Description of the task: What lies from the line containing "obj.matrix_world = world" through the line containing "obj.parent = None"? Print exactly those lines, with both ends, and no others.

Data section:
--- START ---
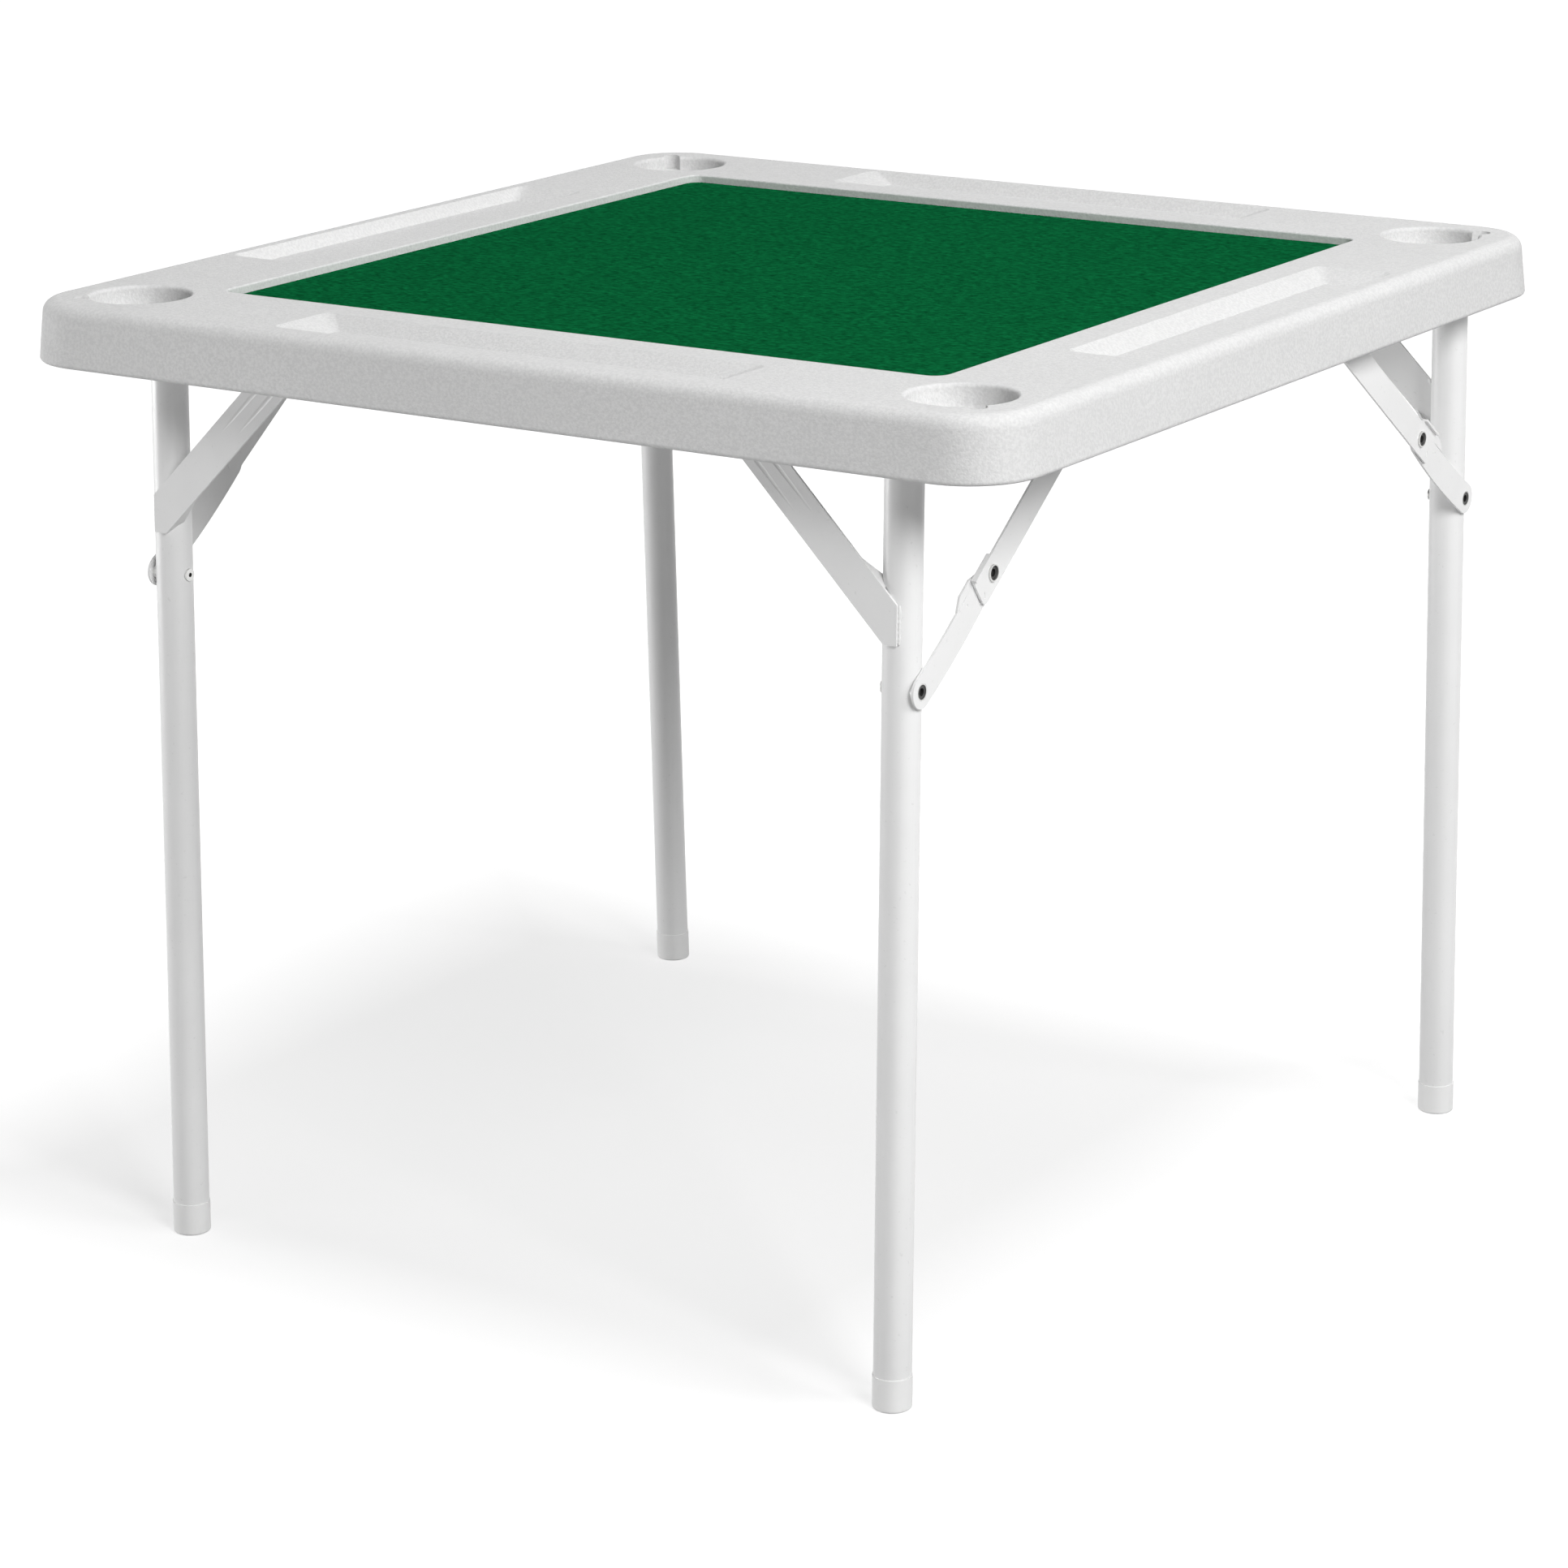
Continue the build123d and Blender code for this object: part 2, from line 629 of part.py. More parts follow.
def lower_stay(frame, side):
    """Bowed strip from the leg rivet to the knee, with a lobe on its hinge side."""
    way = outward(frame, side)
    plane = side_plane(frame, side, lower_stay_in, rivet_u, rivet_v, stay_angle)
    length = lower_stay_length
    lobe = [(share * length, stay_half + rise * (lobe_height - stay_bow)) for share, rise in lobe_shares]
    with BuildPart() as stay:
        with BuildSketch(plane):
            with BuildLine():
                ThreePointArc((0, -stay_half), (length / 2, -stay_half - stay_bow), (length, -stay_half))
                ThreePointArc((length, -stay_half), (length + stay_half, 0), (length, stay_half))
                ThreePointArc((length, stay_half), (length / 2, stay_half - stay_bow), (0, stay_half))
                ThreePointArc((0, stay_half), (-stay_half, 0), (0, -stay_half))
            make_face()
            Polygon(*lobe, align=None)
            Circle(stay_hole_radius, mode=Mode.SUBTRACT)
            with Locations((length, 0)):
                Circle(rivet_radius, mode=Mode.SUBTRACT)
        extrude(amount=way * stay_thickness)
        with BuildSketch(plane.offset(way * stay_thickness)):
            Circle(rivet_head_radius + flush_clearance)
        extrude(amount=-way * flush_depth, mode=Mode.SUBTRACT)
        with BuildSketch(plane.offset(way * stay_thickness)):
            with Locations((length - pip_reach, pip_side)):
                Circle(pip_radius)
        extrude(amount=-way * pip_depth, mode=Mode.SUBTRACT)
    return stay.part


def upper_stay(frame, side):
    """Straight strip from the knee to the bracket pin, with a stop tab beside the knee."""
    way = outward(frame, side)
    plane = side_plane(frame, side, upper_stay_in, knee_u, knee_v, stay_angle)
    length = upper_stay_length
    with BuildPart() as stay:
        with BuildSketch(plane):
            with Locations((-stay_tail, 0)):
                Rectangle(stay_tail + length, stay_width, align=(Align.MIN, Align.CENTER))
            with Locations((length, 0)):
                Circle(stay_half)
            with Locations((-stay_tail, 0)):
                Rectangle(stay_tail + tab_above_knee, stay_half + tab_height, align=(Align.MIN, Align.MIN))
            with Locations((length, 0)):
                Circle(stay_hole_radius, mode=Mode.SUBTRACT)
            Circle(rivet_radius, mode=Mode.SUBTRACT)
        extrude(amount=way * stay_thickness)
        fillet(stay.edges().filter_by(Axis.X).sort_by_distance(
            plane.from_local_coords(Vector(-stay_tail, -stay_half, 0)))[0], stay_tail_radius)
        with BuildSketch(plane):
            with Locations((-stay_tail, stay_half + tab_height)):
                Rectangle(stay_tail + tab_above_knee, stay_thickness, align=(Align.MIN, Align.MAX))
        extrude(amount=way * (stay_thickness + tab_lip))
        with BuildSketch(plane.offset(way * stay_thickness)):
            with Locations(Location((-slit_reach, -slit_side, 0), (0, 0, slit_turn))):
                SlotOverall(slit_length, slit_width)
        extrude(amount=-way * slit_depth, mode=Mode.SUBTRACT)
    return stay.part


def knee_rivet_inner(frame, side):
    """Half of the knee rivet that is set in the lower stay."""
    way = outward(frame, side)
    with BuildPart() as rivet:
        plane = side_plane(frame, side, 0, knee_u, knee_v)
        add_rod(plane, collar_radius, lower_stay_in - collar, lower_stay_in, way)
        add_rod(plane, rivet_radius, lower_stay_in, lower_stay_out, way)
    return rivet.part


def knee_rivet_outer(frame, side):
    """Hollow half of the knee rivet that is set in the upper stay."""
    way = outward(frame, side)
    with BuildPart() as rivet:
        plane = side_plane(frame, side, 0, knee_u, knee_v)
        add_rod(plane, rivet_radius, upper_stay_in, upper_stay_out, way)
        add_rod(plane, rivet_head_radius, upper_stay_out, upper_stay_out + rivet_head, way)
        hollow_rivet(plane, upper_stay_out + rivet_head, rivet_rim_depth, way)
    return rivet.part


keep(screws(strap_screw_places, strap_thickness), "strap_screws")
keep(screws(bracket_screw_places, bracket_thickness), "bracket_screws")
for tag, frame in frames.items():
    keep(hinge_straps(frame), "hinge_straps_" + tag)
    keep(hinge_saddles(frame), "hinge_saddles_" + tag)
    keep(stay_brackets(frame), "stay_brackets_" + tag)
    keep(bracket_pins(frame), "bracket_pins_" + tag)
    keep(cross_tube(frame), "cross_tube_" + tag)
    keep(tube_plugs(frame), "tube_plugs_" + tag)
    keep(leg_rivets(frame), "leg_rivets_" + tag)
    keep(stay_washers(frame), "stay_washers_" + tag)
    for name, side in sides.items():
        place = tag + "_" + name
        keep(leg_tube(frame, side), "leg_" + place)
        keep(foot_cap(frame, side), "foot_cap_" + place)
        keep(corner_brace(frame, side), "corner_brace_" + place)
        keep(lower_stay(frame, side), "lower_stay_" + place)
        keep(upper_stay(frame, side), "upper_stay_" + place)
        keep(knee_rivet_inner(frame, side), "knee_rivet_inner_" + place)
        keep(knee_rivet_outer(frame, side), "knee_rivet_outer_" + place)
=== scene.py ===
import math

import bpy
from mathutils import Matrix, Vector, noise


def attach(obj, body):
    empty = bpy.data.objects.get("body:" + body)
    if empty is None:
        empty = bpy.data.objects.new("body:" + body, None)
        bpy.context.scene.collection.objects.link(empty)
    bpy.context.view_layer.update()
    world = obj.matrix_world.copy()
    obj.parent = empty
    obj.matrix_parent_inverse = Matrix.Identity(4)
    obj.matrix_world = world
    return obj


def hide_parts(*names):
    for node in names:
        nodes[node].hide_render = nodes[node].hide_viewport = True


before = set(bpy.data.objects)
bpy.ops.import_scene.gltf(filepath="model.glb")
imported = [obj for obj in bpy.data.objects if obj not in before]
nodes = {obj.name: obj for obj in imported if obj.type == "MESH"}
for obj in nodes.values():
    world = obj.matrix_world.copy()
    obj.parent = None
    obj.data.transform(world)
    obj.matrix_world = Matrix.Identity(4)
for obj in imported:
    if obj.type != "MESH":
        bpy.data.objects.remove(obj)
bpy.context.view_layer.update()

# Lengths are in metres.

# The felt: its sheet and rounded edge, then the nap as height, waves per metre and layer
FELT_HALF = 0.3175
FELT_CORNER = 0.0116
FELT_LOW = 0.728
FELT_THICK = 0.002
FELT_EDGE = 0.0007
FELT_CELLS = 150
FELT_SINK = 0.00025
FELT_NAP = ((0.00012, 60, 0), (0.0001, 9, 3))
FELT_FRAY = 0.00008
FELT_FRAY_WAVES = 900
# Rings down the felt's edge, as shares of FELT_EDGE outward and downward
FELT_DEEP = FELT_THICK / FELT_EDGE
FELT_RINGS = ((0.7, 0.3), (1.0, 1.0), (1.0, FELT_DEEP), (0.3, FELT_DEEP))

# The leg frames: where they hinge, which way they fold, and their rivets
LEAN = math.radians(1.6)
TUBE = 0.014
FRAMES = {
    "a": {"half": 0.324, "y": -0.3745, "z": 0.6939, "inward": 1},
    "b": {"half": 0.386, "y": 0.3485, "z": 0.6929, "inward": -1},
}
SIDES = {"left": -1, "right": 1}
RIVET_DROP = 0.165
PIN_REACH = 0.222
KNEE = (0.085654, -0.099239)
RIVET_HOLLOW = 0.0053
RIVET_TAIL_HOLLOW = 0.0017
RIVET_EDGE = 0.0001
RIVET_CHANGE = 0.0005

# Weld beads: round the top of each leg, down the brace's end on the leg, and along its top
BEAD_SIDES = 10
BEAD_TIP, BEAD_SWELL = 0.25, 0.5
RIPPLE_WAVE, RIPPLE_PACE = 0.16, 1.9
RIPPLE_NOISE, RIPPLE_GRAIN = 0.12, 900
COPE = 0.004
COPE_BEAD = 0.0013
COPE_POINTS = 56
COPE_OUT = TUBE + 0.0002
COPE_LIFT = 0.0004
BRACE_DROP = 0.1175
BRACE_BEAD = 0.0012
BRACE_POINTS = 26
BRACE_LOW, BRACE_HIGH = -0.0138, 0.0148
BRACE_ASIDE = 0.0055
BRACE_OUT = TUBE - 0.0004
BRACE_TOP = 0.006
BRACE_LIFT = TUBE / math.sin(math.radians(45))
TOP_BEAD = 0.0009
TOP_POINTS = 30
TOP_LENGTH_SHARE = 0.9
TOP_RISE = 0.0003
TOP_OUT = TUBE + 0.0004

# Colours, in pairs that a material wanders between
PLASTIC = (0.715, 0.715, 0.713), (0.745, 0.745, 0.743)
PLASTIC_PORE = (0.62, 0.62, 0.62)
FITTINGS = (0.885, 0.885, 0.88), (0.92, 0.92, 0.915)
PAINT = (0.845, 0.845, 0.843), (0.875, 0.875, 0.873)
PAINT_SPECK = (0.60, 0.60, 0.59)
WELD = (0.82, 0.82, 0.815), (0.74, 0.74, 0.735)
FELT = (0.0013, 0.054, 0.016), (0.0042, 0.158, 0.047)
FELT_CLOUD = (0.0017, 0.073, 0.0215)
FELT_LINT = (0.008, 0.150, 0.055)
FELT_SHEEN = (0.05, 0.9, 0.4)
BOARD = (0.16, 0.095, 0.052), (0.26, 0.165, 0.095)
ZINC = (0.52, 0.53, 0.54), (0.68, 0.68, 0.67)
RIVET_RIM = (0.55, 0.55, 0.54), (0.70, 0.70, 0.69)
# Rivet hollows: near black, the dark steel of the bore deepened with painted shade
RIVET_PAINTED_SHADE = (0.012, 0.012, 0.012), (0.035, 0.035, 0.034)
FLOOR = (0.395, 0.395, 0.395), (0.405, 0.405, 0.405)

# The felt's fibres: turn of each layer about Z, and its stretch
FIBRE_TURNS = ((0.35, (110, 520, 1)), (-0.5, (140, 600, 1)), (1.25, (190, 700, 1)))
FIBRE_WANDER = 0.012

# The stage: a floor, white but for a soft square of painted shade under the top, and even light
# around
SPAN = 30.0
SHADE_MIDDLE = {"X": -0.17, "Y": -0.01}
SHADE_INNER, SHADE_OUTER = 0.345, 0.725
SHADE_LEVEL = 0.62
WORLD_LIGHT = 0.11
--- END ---
Problem solution:
    obj.matrix_world = world
    return obj


def hide_parts(*names):
    for node in names:
        nodes[node].hide_render = nodes[node].hide_viewport = True


before = set(bpy.data.objects)
bpy.ops.import_scene.gltf(filepath="model.glb")
imported = [obj for obj in bpy.data.objects if obj not in before]
nodes = {obj.name: obj for obj in imported if obj.type == "MESH"}
for obj in nodes.values():
    world = obj.matrix_world.copy()
    obj.parent = None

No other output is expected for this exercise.